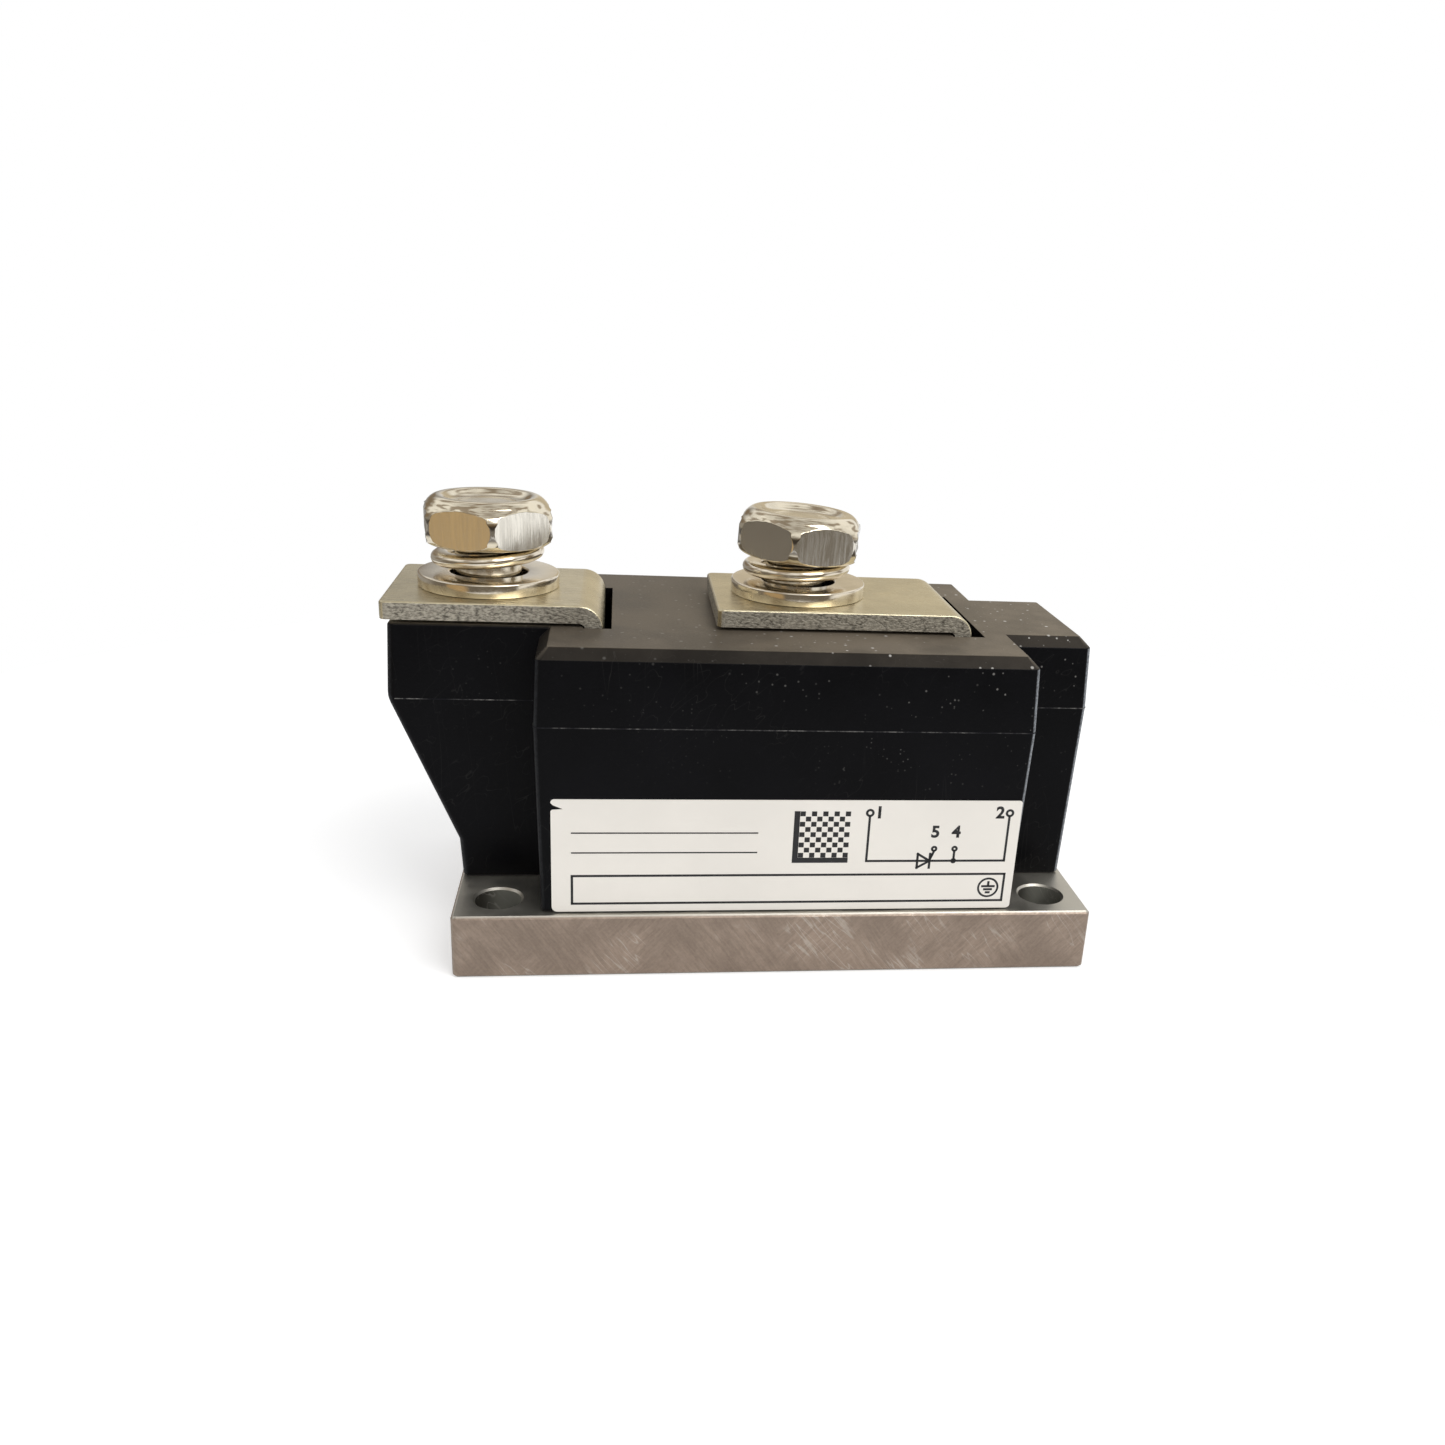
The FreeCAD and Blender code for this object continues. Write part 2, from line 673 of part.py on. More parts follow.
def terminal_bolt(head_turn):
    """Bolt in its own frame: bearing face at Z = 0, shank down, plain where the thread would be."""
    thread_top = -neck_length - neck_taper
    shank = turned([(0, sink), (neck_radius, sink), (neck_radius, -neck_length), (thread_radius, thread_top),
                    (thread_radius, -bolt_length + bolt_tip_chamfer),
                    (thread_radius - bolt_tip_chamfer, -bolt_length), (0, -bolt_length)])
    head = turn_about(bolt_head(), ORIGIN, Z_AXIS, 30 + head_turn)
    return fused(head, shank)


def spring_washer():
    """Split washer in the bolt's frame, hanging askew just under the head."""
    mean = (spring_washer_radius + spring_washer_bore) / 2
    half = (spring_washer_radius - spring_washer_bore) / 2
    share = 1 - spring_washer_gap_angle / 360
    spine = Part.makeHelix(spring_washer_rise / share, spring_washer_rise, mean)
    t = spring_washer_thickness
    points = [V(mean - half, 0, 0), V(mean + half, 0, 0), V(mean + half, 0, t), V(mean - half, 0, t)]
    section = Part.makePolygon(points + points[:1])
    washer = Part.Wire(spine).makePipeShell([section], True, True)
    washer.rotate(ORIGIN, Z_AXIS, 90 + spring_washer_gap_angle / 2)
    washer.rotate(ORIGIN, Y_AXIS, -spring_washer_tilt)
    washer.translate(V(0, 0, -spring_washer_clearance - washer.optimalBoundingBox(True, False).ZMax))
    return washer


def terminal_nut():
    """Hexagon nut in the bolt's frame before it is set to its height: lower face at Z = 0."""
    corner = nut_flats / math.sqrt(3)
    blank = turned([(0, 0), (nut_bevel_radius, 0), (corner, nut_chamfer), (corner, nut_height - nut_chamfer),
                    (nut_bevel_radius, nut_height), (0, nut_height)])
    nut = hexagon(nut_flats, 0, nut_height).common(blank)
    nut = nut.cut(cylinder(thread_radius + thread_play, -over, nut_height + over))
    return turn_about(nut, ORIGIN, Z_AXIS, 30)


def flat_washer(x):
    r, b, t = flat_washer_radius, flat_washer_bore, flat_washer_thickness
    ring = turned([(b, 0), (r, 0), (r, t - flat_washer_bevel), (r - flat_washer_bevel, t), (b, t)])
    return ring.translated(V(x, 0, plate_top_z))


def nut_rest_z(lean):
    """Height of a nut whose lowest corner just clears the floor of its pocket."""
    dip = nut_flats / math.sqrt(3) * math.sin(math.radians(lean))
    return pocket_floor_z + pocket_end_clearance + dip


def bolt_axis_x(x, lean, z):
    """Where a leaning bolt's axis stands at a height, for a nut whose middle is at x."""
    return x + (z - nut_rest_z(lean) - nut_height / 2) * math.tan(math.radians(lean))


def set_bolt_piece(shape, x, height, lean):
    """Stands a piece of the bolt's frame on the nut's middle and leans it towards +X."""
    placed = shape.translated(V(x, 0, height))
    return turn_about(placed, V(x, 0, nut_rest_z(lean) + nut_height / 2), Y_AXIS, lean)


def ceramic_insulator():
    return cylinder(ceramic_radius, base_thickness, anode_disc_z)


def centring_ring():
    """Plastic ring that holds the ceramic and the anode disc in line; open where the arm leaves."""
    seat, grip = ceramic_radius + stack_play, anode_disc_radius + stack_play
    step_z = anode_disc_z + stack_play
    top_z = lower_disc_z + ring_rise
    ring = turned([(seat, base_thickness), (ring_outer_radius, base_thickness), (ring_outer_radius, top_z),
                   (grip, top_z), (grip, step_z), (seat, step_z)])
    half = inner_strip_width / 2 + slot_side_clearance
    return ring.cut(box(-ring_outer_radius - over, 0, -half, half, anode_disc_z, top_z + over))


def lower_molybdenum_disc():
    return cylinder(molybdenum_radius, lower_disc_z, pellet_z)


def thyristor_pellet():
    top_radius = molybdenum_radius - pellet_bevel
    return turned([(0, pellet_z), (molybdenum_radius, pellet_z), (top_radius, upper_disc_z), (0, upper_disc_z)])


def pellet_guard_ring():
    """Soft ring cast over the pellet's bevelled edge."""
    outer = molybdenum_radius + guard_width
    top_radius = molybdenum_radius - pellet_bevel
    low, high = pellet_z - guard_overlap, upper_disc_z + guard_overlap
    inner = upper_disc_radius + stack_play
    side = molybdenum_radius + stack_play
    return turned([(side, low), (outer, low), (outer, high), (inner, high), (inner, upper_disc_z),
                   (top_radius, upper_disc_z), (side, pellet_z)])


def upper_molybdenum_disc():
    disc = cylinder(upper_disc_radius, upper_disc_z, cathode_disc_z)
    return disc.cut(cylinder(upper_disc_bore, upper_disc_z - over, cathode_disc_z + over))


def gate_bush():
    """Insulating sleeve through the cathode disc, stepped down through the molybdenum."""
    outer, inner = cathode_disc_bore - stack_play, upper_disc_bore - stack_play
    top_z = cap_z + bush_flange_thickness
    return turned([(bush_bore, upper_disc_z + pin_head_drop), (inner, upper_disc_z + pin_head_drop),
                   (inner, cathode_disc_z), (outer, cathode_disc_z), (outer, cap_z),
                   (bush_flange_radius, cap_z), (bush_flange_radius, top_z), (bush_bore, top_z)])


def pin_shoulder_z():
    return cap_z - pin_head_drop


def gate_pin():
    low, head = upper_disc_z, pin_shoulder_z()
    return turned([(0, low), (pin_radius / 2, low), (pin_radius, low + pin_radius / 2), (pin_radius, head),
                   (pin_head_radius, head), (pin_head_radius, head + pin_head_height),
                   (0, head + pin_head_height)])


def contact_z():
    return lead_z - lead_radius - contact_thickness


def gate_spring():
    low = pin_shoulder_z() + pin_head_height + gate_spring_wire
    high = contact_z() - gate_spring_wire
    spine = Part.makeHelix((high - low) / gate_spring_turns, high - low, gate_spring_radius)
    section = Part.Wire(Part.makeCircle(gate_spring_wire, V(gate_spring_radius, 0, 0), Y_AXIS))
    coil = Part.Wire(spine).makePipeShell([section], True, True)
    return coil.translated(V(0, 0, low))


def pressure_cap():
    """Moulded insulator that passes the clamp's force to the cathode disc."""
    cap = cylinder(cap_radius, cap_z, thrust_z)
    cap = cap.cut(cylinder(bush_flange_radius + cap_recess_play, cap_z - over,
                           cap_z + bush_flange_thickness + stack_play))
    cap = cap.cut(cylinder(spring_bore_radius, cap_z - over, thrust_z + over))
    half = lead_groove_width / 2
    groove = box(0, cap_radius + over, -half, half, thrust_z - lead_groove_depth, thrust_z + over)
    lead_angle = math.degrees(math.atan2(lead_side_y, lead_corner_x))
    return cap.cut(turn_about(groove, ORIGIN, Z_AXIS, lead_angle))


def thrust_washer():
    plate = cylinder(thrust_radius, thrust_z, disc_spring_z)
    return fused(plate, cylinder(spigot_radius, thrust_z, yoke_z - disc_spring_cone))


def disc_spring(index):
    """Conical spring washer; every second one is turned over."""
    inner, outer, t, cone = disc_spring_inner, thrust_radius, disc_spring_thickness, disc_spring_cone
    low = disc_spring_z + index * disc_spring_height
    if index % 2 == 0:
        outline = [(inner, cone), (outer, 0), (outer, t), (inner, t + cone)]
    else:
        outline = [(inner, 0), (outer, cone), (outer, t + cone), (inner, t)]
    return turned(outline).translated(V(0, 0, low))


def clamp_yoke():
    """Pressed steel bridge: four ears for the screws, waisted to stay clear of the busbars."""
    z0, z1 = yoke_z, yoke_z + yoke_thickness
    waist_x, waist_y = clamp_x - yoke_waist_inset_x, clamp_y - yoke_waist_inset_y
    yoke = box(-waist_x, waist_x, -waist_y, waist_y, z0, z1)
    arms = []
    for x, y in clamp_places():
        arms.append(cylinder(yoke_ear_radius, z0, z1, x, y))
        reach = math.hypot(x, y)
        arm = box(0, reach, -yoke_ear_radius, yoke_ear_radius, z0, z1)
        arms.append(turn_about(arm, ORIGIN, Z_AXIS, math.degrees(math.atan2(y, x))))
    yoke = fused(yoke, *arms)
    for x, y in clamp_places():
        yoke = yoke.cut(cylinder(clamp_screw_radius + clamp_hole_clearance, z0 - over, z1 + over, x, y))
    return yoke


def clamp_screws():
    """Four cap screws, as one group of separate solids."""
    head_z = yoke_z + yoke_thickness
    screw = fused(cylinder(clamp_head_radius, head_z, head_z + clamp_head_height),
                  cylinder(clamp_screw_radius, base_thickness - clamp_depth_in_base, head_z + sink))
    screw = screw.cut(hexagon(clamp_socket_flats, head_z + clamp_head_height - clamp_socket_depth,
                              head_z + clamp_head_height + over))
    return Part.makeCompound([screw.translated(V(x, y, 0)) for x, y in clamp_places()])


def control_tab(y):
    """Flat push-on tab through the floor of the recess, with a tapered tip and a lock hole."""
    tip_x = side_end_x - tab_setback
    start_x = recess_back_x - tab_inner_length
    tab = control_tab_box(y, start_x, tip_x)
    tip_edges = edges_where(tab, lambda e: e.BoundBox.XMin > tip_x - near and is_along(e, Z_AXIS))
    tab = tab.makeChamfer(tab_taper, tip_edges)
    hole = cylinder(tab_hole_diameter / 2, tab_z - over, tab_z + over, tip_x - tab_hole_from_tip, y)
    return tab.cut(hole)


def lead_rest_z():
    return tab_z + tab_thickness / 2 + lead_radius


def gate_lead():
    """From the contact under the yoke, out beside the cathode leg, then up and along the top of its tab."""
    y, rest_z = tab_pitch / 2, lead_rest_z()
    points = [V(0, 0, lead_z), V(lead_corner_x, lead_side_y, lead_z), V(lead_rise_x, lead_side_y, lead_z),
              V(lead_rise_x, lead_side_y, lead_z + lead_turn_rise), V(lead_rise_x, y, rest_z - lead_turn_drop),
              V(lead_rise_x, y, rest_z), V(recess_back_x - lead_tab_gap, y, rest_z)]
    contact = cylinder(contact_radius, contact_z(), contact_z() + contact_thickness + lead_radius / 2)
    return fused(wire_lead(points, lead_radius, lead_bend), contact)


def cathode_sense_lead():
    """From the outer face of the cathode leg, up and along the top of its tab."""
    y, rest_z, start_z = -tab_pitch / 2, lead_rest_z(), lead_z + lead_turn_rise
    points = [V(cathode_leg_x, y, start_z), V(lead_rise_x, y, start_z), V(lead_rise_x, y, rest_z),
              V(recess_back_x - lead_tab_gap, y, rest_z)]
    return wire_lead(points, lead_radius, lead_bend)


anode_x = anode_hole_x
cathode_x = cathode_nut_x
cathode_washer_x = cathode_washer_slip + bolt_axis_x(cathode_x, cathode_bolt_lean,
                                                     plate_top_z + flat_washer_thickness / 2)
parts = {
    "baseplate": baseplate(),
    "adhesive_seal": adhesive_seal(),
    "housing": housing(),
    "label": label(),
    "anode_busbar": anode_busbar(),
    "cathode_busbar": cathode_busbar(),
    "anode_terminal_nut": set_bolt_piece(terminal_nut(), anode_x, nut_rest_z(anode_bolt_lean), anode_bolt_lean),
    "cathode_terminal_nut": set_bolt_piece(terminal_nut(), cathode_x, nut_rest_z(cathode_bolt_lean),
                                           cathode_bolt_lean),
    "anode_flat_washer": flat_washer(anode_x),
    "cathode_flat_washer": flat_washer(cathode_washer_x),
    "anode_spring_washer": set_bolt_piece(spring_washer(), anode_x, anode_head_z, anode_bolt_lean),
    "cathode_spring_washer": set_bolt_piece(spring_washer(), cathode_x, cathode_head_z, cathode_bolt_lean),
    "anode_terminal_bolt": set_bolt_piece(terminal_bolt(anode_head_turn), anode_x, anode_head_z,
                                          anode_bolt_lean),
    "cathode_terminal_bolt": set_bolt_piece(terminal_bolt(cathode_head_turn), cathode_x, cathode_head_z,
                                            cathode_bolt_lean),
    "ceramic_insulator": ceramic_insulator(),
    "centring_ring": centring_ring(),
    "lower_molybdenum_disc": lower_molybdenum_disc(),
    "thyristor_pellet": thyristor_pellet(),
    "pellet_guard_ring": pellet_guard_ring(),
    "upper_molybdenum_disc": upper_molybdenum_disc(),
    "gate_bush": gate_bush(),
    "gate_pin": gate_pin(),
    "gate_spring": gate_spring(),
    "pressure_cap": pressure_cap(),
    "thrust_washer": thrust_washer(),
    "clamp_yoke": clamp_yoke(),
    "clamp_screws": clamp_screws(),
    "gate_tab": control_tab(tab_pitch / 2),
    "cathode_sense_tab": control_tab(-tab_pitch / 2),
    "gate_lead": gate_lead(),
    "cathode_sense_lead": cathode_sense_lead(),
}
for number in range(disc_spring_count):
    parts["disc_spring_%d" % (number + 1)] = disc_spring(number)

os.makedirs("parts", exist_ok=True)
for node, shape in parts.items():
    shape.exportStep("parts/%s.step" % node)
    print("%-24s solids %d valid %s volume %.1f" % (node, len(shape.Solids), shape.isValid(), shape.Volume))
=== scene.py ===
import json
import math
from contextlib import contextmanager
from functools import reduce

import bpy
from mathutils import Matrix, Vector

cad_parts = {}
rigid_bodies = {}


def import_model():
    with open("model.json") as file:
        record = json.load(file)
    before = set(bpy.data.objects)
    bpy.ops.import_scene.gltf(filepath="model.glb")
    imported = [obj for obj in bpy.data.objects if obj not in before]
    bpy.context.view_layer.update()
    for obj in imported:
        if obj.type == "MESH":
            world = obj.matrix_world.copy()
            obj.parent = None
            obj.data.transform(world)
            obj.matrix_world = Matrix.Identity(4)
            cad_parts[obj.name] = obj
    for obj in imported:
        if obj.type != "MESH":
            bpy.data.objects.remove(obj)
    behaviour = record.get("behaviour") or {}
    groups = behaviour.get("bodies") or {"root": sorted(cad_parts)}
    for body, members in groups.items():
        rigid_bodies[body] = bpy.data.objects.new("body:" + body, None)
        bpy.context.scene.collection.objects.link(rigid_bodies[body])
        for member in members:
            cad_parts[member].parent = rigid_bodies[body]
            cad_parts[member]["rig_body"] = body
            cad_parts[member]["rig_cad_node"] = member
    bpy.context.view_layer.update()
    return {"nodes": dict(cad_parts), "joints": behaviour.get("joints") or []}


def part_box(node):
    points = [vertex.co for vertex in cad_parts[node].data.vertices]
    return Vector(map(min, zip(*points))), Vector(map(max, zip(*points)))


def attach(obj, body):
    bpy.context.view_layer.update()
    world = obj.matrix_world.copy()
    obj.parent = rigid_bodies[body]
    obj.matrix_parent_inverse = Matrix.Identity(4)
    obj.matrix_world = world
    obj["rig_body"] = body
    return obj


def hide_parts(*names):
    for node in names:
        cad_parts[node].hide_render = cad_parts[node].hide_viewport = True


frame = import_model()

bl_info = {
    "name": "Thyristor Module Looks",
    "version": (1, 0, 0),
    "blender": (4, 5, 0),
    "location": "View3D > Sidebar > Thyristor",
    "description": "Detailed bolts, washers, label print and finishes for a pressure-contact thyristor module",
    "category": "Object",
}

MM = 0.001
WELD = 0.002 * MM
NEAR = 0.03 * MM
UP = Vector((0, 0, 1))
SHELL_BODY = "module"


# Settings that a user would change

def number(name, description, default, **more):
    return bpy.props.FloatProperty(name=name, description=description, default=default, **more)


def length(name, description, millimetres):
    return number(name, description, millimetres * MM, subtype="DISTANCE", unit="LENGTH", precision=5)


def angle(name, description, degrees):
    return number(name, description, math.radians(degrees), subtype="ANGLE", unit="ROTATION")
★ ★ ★
Your task is to extract exactly the lines starting at the line with "for node, shape" and ending at the line with "bpy.data.objects.remove(obj)", including both ends, and no other lines.

* _Full output_:
for node, shape in parts.items():
    shape.exportStep("parts/%s.step" % node)
    print("%-24s solids %d valid %s volume %.1f" % (node, len(shape.Solids), shape.isValid(), shape.Volume))
=== scene.py ===
import json
import math
from contextlib import contextmanager
from functools import reduce

import bpy
from mathutils import Matrix, Vector

cad_parts = {}
rigid_bodies = {}


def import_model():
    with open("model.json") as file:
        record = json.load(file)
    before = set(bpy.data.objects)
    bpy.ops.import_scene.gltf(filepath="model.glb")
    imported = [obj for obj in bpy.data.objects if obj not in before]
    bpy.context.view_layer.update()
    for obj in imported:
        if obj.type == "MESH":
            world = obj.matrix_world.copy()
            obj.parent = None
            obj.data.transform(world)
            obj.matrix_world = Matrix.Identity(4)
            cad_parts[obj.name] = obj
    for obj in imported:
        if obj.type != "MESH":
            bpy.data.objects.remove(obj)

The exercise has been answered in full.